Construction of the station started in 1839 on the meadows of the 12th century Temple Church. The architectural style of the building was influenced by Brunel who adopted the Tudor style, often referred to as Tudor Gothic Revival, a style that was used in much of his work. Many of the features used in the building have been used in station design ever since.

'The Old Station' was one of the first main line railway termini to be built in Britain and remained the main station in Bristol until 1861 when the New Station was completed. The New Station was built to accomodate the increasing rail traffic through Bristol, which increased dramatically following steamship transportation between Bristol and New York.
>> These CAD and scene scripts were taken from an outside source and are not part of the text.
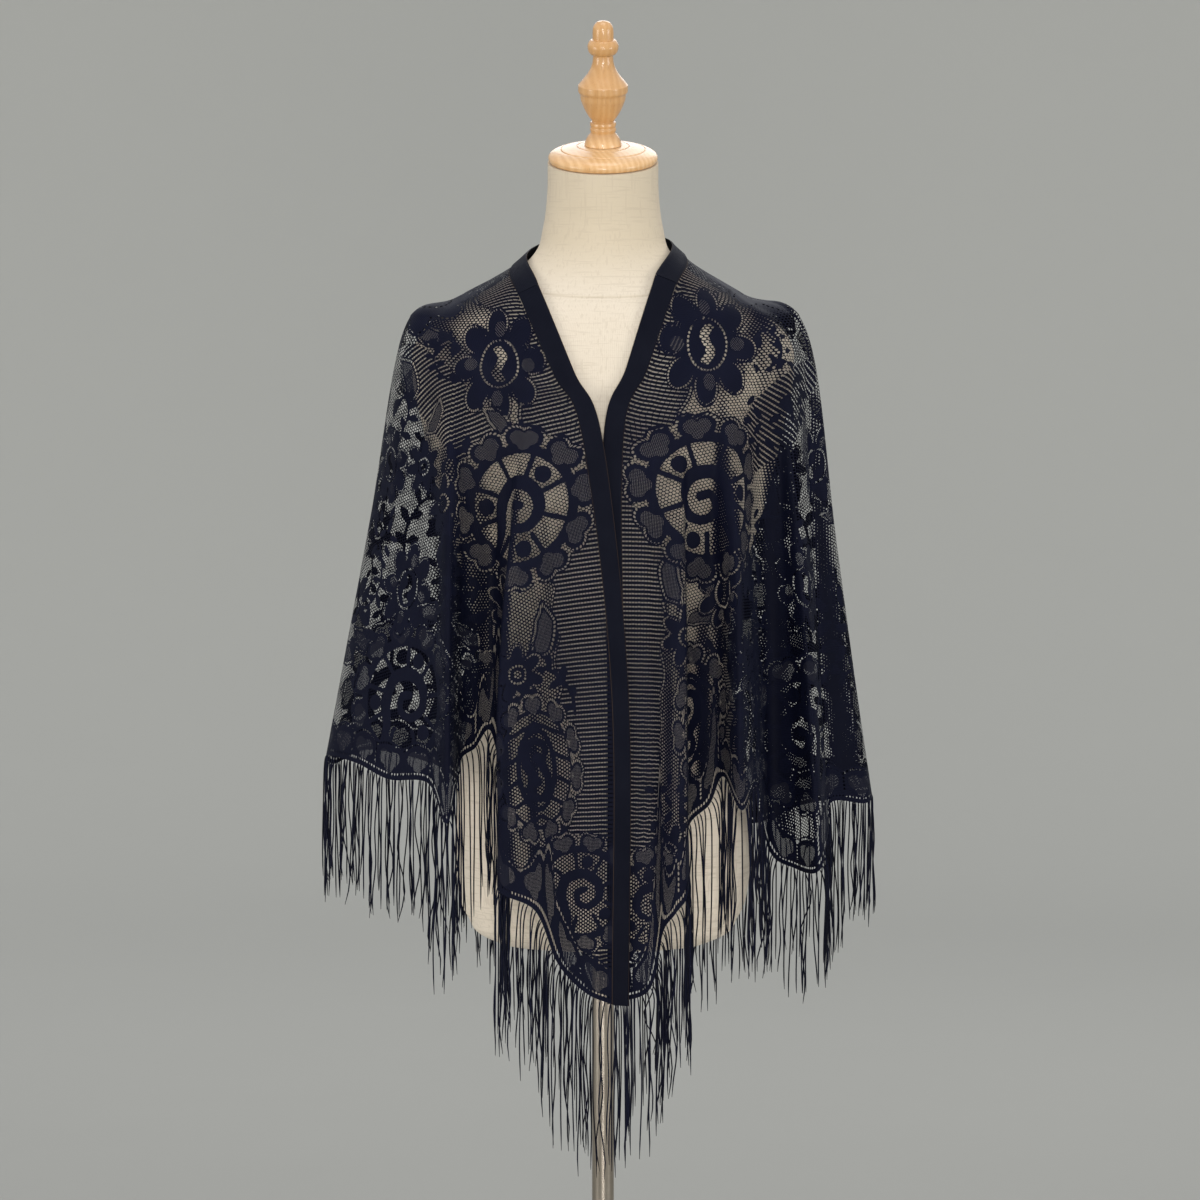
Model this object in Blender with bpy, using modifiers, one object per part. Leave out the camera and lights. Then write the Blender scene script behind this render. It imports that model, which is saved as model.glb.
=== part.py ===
"""A fringed triangle lace shawl draped on a limbless dress form with a turned wooden cap and finial.

Metres, +Z up, front facing -Y, origin at the centre of the base's underside.
The cloth is a thin wall lofted through one section for each fold, from the left front edge,
round the back, to the right front edge. Each section runs from the neck to the hem.
"""

import math

import bmesh
import bpy
import numpy as np

MM = 0.001
TINY = 1e-12
SHARP_ANGLE = math.radians(40)
MERGE_DISTANCE = 0.00001

# Cloth
CLOTH_THICKNESS = 0.0016
SEAM_GAP = 0.0003
FORM_CLEARANCE = 0.0021
CLEARANCE_SOFTNESS = 0.006
CLEARANCE_PASSES = 6
PROBE = 0.0005
ROWS_PER_FOLD = 2
SECTION_STEPS = (-1.0, -0.5, 0.0, 0.4, 0.8, 1.2, 1.6, 2.0, 2.3, 2.6, 2.9, 3.2, 3.5, 3.75, 4.0)

# The line where the cloth leaves the form: a ring round the shoulders and chest
LEAVE_SIDE = 0.197
LEAVE_FRONT_OVER = 0.129
LEAVE_FRONT_UNDER = 0.1235
LEAVE_BACK = 0.119
LEAVE_FRONT_Z = 1.196
LEAVE_SIDE_Z = 1.302
LEAVE_BACK_Z = 1.255
HALFWAY = 0.55
MIDWAY = 0.45
NECK_CROWDING = 0.75

# Fringe
FRINGE_LENGTH_SWING = 0.012
LENGTH_TURN = 2.4
FRINGE_SWAY = 0.0012
SWAY_TURN = 1.7
STRAND_WIDTH = 0.002
FRINGE_PITCH = 0.0135
STRIP_GAP = 0.0006
STRIP_HEIGHT = 0.0035
STRIP_END = 0.0006
STEEPEST_HEM = 0.38

# Form
CAP_LEAN = math.radians(15.0)
LEAN_START_Z = 1.405
NECK_TOP_Z = 1.471
TORSO_BOTTOM_Z = 0.690
TORSO_SIDES = 36
SHOULDER_SECTIONS = slice(2, 8)
WIDEST_HIP_Z = 0.81
CAP_THICKNESS = 0.017
FINIAL_STEPS = 16
CAP_STEPS = 28
BASE_STEPS = 44
POLE_RADIUS = 0.011
POLE_SIDES = 24
SOCKET_HEIGHT = 0.05

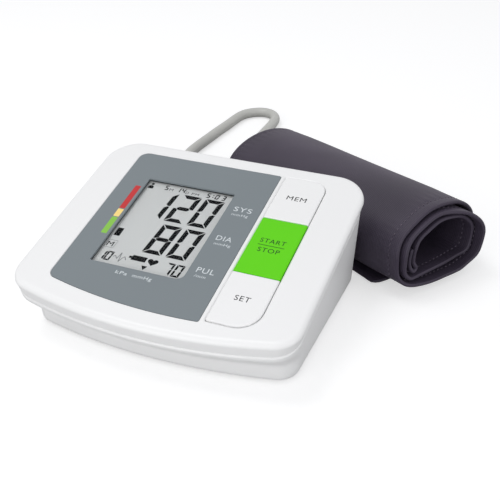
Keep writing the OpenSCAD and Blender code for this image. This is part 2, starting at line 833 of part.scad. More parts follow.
module pump_head() {
  color(black) home() difference() {
    union() {
      along_y(pump_x, pump_z, pump_d / 2, pump_y1, pump_y2);
      along_x(port_y, air_z, port_r, pump_x - pump_d / 2 - 6, pump_x);
    }
    along_y(pump_x, pump_z, eccentric_r + throw + 1.5, pump_y1 - 1, pump_y1 + 11);
  }
}

// Strap over the motor: one foot screwed to the post aside, the other under the bay's edge
module pump_clamp() {
  y0 = clamp_y - strap_w / 2;
  color(steel) home() difference() {
    union() {
      difference() {
        along_y(pump_x, pump_z, pump_d / 2 + 0.1 + strap_t, y0, y0 + strap_w);
        translate([pump_x - pump_d, y0 - 1, pump_z - pump_d]) cube([2 * pump_d, strap_w + 2, pump_d]);
      }
      translate([pump_x + pump_d / 2, y0, pump_z]) cube([7, strap_w, strap_t]);
    }
    along_y(pump_x, pump_z, pump_d / 2 + 0.1, y0 - 1, y0 + strap_w + 1);
    translate([clamp_x, clamp_y, pump_z - 1]) cylinder(r = 1.2, h = 4);
  }
}

module clamp_screw() {
  color(steel) home() translate([clamp_x, clamp_y, pump_z + strap_t]) {
    cylinder(r = 1.9, h = 1.4);
    translate([0, 0, -6 - strap_t]) cylinder(r = 0.9, h = 6 + strap_t);
  }
}

// ---------- Air path ----------

socket_r = 5.5;
socket_l = nose_l + 2.5;
barb_l = 7;
manifold_r = 4.2;
manifold_l = 6;

module air_socket() {
  color(shell_white) home() difference() {
    union() {
      along_y(air_x, air_z, socket_r, rear_y - socket_l, rear_y + 0.2);
      along_y(air_x, air_z, socket_r + 1.6, rear_y, rear_y + 1.2);
      along_y(air_x, air_z, port_r, rear_y - socket_l - barb_l, rear_y - socket_l);
    }
    along_y(air_x, air_z, nose_r + slide_gap, rear_y - socket_l + 2, rear_y + 3);
    along_y(air_x, air_z, 1.2, rear_y - socket_l - barb_l - 1, rear_y);
  }
}

// Block that joins the air paths: socket behind, valve in front, pump aside, sensor above
module air_manifold() {
  color(black) home() union() {
    along_y(air_x, air_z, manifold_r, manifold_y - manifold_l / 2, manifold_y + manifold_l / 2);
    along_y(air_x, air_z, port_r, manifold_y - manifold_l / 2 - barb_l, manifold_y + manifold_l / 2 + barb_l);
    along_x(manifold_y, air_z, port_r, air_x, air_x + manifold_r + barb_l);
    translate([air_x, manifold_y, air_z]) cylinder(r = port_r * 0.6, h = manifold_r + 3);
  }
}

module tube_y(y0, y1) {
  difference() {
    along_y(air_x, air_z, tube_d / 2, y0, y1);
    along_y(air_x, air_z, tube_bore / 2, y0 - 1, y1 + 1);
  }
}

module socket_tube() {
  color(silicone) home() tube_y(manifold_y + manifold_l / 2 + 0.3, rear_y - socket_l - 0.3);
}

module valve_tube() {
  color(silicone) home() tube_y(valve_y1 + 0.3, manifold_y - manifold_l / 2 - 0.3);
}

module pump_tube() {
  color(silicone) home() difference() {
    along_x(port_y, air_z, tube_d / 2, air_x + manifold_r + 0.5, pump_x - pump_d / 2 - 0.2);
    along_x(port_y, air_z, tube_bore / 2, air_x, pump_x);
  }
}

module sensor_tube() {
  top = [air_x, manifold_y, air_z + manifold_r + 3];
  y = sensor_v * cos(tilt) - sensor_n * sin(tilt);
  z = face_z + sensor_v * sin(tilt) + sensor_n * cos(tilt);
  color(silicone) home() sweep([top, [air_x, y, top.z + 1.2], [air_x + 2, y, z - 1.2],
    [air_x + 5.5, y, z], [sensor_x - 11, y, z]], 1.9, 8, [0, 1, 0]);
}

valve_pin_r = 2.5;
valve_gap = 1;

module exhaust_valve() {
  color(steel) home() difference() {
    union() {
      along_y(air_x, air_z, valve_d / 2, valve_y0, valve_y1);
      along_y(air_x, air_z, port_r, valve_y1, valve_y1 + barb_l - 0.5);
    }
    along_y(air_x, air_z, valve_pin_r + slide_gap, valve_y0 - 1, valve_y1 - 3);
  }
}

module valve_plunger() {
  color("#c0b080") home() along_y(air_x, air_z, valve_pin_r, valve_y0 - 2, valve_y1 - 3.2);
}

// ---------- Plug ----------

plug_r = 6.2;
plug_y0 = rear_y + 1.2 + 0.1;
plug_y1 = plug_y0 + 18;
hose_seat = 6;

module air_plug() {
  color(panel_grey) home() difference() {
    union() {
      along_y(air_x, air_z, nose_r, rear_y - nose_l, plug_y0 + 1);
      along_y(air_x, air_z, plug_r, plug_y0, plug_y0 + 3);
      along_y(air_x, air_z, plug_r - 1, plug_y0 + 2, plug_y1);
      for (i = [0:3]) along_y(air_x, air_z, plug_r - 0.5, plug_y0 + 5 + 2.6 * i, plug_y0 + 6.2 + 2.6 * i);
    }
    along_y(air_x, air_z, 1.2, rear_y - nose_l - 1, plug_y1);
    along_y(air_x, air_z, hose_d / 2 + slide_gap, plug_y1 - hose_seat, plug_y1 + 1);
  }
}

// ---------- Cuff and hose ----------

// Where the roll's axis meets the table at its near end, and the way it points
cuff_near = [118, 70];
cuff_turn = -30;
lap_step = cuff_t + lap_gap;

// Cloth's mid-line at lap u from the outer end, w from the far end (0) to the near end (1); u < 0 is the tail
function cuff_mid(u, w) =
  let(
    q = -90 + 360 * u,
    k = sin(q) < 0 ? settle : 1,
    hang = min(max((u - laps) / 0.45 + 1, 0), 1),
    slack = end_slack * hang * hang * (3 - 2 * hang),
    a = far_a + (near_a - far_a) * w - cuff_t / 2 - lap_step * u - slack,
    b = far_b + (near_b - far_b) * w,
    rb = b - cuff_t / 2 - lap_step * u - 0.3 * slack,
    shift = 0.8 + 1.2 * w
  )
  u < 0
    ? [shift + u * tail_l * (0.65 + 0.35 * w), cuff_t / 2]
    : [shift + a * sign(cos(q)) * pow(abs(cos(q)), k), b + rb * sign(sin(q)) * pow(abs(sin(q)), k)];

// Near edge of the cloth at lap u, in shares of draw_back
cuff_edge_at = [[-1, -1.5], [0, -1], [0.25, -0.6], [0.5, -0.58], [0.75, -0.42], [0.9, -0.3],
  [1.05, -0.03], [1.25, 0.06], [1.5, -0.34], [1.75, -0.3], [2.25, -0.3], [2.8, -0.35]];
function cuff_edge(u) = draw_back * lookup(u, cuff_edge_at);

// Stations along the cloth: the lap, and the share of the fold's half turn that is behind
cuff_lap_n = 22;
cuff_at = concat(
  [for (u = [-1, -0.5, 0]) [u, 0]],
  [for (i = [1:ceil(laps * cuff_lap_n) - 1]) [i / cuff_lap_n, 0]],
  [for (f = [0:0.25:1]) [laps, f]],
  [for (f = [0.35, 0.7, 1]) [laps - f * flap_laps, 1]]
);
cuff_run = [0, 0.02, 0.35, 0.65, 0.98, 1];

// Point on the cloth: station i, side -1 or 1, share w of the way from the far edge to the near edge
function cuff_point(i, side, w) =
  let(
    u = cuff_at[i][0],
    fold = 180 * cuff_at[i][1],
    step = cuff_mid(u + 0.01, w) - cuff_mid(u - 0.01, w),
    d = step / norm(step),
    out = [d.y, -d.x],
    turned = out * cos(fold) - d * sin(fold),
    edge = w == 0 || w == 1 ? 0.5 : 1,
    tip = i == 0 || i == len(cuff_at) - 1 ? 0.5 : 1,
    c = cuff_mid(u, w) + fold_r * (out - turned) + turned * side * edge * tip * cuff_t / 2
  )
  [cuff_edge(u) - cuff_w * (1 - w), c.x, c.y];

module at_cuff() {
  home() translate([cuff_near.x, cuff_near.y, 0]) rotate(cuff_turn) children();
}

module cuff_wrap() {
  n = len(cuff_run);
  color(cloth_grey) at_cuff() skin([for (i = [0:len(cuff_at) - 1]) concat(
    [for (j = [n - 1:-1:0]) cuff_point(i, 1, cuff_run[j])],
    [for (w = cuff_run) cuff_point(i, -1, w)]
  )]);
}

nozzle_p = 12;
nozzle_z = 6;
nozzle_l = 12;
nozzle_s = cuff_edge(0) - cuff_w;

// Point on the nozzle's axis, d outside the end of the hose
function hose_end(d) =
  let(s = nozzle_s - 5 - d, c = cos(cuff_turn), k = sin(cuff_turn))
  [cuff_near.x + s * c - nozzle_p * k, cuff_near.y + s * k + nozzle_p * c, nozzle_z];

module cuff_nozzle() {
  color(panel_grey) at_cuff() difference() {
    along_x(nozzle_p, nozzle_z, hose_d / 2 + 1.4, nozzle_s - nozzle_l, nozzle_s);
    along_x(nozzle_p, nozzle_z, hose_d / 2 + slide_gap, nozzle_s - nozzle_l - 1, nozzle_s - 5);
  }
}

// The hose's way from the plug: down to the table, one loop behind the monitor, round and into the roll
hose_route = [
  [-58, plug_y1 - hose_seat, 26.5], [-58, plug_y1 + 2, 26.5], [-58, 95, 24.6], [-57.5, 103, 20.4],
  [-57, 111.5, 15], [-59, 120.5, 10], [-64.5, 129.5, 6], [-73, 136.5, 4.2], [-84, 139.5, 3.8],
  [-95, 138, 3.8], [-105, 132.5, 3.8], [-112.5, 123.5, 3.8], [-115.5, 112, 3.8],
  [-113.5, 100.5, 3.8], [-107.5, 90, 3.8], [-98.5, 83, 3.8], [-87, 80.5, 3.8], [-75.5, 82, 3.8],
  [-65, 87, 3.8], [-56, 95, 3.8], [-50.5, 105, 3.8], [-48.5, 116, 3.8], [-49.5, 127.5, 3.8],
  [-53.5, 138, 3.8], [-61, 146.5, 3.8], [-71, 152, 3.8], [-80, 158.5, 3.8], [-85.5, 168, 3.8],
  [-87, 180, 3.8], [-86.5, 194, 3.8], [-85.5, 208, 3.8], [-84.5, 222, 3.8], [-83, 238, 3.8],
  [-82, 252, 3.8], [-79.5, 261.5, 3.8], [-73.5, 268.5, 3.8], [-66.5, 271.3, 3.8],
  [-59.5, 269.5, 3.8], [-54, 263, 3.8], [-51.5, 252.5, 3.8], [-50.8, 239, 3.8],
  [-50.4, 225, 3.8], [-50, 211, 3.9], [-49.4, 200, 4.2], [-47.8, 190, 4.8], [-44.5, 181.5, 5.4],
  [-39, 175, 5.9], for (s = [6, 0]) hose_end(s)
];

module air_hose() {
  color(hose_grey) home() sweep(hose_route, hose_d / 2, 10);
}

top_shell();
bottom_shell();
display_panel();
display_window();
display_foam();
display_glass();
display_frame();
display_connectors();
main_board();
processor_chip();
memory_chip();
pressure_sensor();
buzzer();
crystal();
capacitors();
board_screws();
mem_switch();
start_switch();
set_switch();
mem_plunger();
start_plunger();
set_plunger();
mem_key();
start_key();
set_key();
pump_motor();
motor_magnets();
pump_shaft();
motor_armature();
pump_eccentric();
pump_head();
pump_clamp();
clamp_screw();
exhaust_valve();
valve_plunger();
air_manifold();
air_socket();
socket_tube();
pump_tube();
valve_tube();
sensor_tube();
contact_plates();
battery_springs();
cell_1();
cell_2();
cell_3();
cell_4();
battery_cover();
feet();
housing_screws();
air_plug();
air_hose();
cuff_nozzle();
cuff_wrap();
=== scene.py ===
"""Looks of a table-top blood pressure monitor with its air hose and rolled arm cuff.

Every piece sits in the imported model's own frame: metres, +Z up, +Y to the rear of the monitor.
"""

import math

import bmesh
import bpy
import numpy as np
from mathutils import Matrix, Vector


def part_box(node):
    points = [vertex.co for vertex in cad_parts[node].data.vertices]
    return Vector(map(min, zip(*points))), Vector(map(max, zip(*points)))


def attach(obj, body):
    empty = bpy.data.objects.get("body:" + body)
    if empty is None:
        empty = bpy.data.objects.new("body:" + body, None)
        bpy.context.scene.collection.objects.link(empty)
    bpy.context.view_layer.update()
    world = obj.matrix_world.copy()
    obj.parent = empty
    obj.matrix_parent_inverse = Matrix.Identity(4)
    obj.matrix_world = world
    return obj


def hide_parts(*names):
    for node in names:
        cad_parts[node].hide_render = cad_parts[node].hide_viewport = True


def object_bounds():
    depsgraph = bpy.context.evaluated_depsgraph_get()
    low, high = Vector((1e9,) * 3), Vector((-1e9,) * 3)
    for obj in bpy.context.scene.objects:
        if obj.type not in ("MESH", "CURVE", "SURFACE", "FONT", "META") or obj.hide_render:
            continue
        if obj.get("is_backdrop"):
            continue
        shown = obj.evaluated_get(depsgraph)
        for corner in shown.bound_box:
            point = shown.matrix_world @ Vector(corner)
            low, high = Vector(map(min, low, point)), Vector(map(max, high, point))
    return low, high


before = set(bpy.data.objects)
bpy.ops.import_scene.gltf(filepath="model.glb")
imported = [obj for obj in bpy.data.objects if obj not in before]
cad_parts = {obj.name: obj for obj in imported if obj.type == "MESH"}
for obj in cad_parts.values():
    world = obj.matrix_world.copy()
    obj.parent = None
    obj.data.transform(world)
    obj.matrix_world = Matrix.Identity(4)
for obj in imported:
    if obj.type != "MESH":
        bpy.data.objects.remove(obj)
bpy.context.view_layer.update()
MM = 0.001

# ---------- Camera ----------
# The photograph is taken from in front and to the right, looking 30 degrees down at the monitor.
camera_place = np.array([139.4, -387.2, 251.4]) * MM
camera_azimuth = 22.43
camera_elevation = 30.38
camera_lens = 60.2  # mm, on a 36 mm sensor



def added(name, data):
    """New object in the scene."""
    made = bpy.data.objects.new(name, data)
    bpy.context.scene.collection.objects.link(made)
    return made


camera = added("camera", bpy.data.cameras.new("camera"))
camera.data.lens = camera_lens
camera.data.sensor_width = 36
camera.location = camera_place
turn, rise = math.radians(camera_azimuth), math.radians(camera_elevation)
sight = Vector((-math.sin(turn) * math.cos(rise), math.cos(turn) * math.cos(rise), -math.sin(rise)))
camera.rotation_euler = sight.to_track_quat("-Z", "Y").to_euler()
bpy.context.scene.camera = camera

# ---------- Table and light ----------
# A white studio table under three soft boxes: one overhead to the left, one low in front and
# one low to the right. The camera sees the paper lifted to white, but the object is lit by its own tone.


def linear(hex_colour):
    """sRGB hex to linear red, green, blue and alpha 1."""
    c = [int(hex_colour[i : i + 2], 16) / 255 for i in (1, 3, 5)]
    return [x / 12.92 if x <= 0.04045 else ((x + 0.055) / 1.055) ** 2.4 for x in c] + [1.0]


def node(tree, kind, links=(), **settings):
    """Adds a shader node. Settings name its sockets, with _ for a space, or its own properties; links are
    (socket, output) pairs."""
    made = tree.nodes.new(kind)
    for key, value in settings.items():
        if hasattr(made, key):
            setattr(made, key, value)
        else:
            made.inputs[key.replace("_", " ")].default_value = value
    for socket, output in links:
        tree.links.new(output, made.inputs[socket])
    return made


def new_material(name):
    """An empty node material: its tree and its output node."""
    made = bpy.data.materials.new(name)
    made.use_nodes = True
    made.node_tree.nodes.clear()
    return made, made.node_tree, made.node_tree.nodes.new("ShaderNodeOutputMaterial")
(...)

A new station was also required to accommodate the narrow gauge, which had become the standard gauge of the majority of railways in Britain. Great Western Railways had operated on the broad gauge

'The Old Station' was incorporated as platforms 13 & 14 within the new station and remained in use until the 1960's. However, the fabric of the building began to deteriorate after it ceased to be used, so that by the late 1970's, the building had lost much of its former splendour. It was at this point that an Industrial Heritage Trust began work to restore the building, work which the British Empire and Commonwealth Museum is now completing.

The Museum Trust began work to restore 'The Old Station' in the early 1990's and in recognition of the importance of the building and the work carried out by the Trust, the building has been recently nominated for selection as a World Heritage Site. The building now looks much as it did when it was first opened in the 1840's and is a major landmark within the city of Bristol.